Corey Menscher, whose wife, Ellen, is eight months pregnant with the couple's first baby, wanted to (at least digitally) feel each and every kick their active little pre-born babe was making.His wife wanted to feel it? How about the old-fashioned way of feeling things by feeling them? What's next? An electronic device to be worn while engaging in sexual intercourse that notifies you when you're having an orgasm? (I know, you're thinking but it could Twitter all my friends, it could record various time and intensity measurements.) [ADDED: Okay, I misread that. I skipped the word "is." Sorry. The idea of putting a belt on a pregnant woman makes me lose my mind.]
"I have a vibrating device in my pocket at all times," says Menscher. "Every time the baby kicks, it uploads a message to the server and I get a text message on my phone as well."...If... always if...

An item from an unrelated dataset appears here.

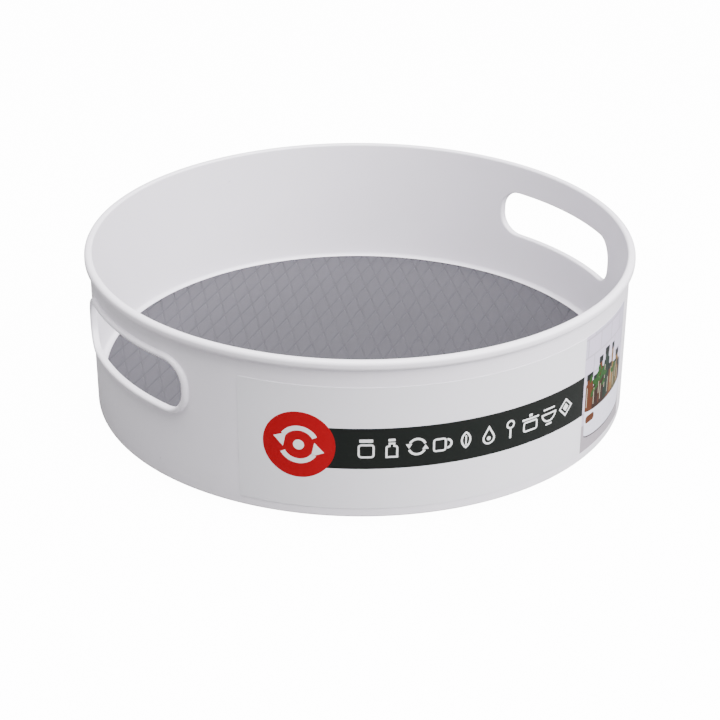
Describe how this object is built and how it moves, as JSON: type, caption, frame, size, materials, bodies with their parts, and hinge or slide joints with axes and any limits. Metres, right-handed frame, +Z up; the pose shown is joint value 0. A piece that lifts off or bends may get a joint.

"It's also great for couples who are away from ech [sic] other a lot." Dan O'Sullivan, an NYU professor who teaches the course for which the Kickbee was made, says the pregnancy belt shouldn't just be construed as silly.
"If it keeps fathers hanging around more, and gets them more involved with their kids, it's a very good thing," he says.
Tell me, would you males "keep hanging around more" if only you were fitted with a buzzer that kept you constantly in touch with your wife's womb?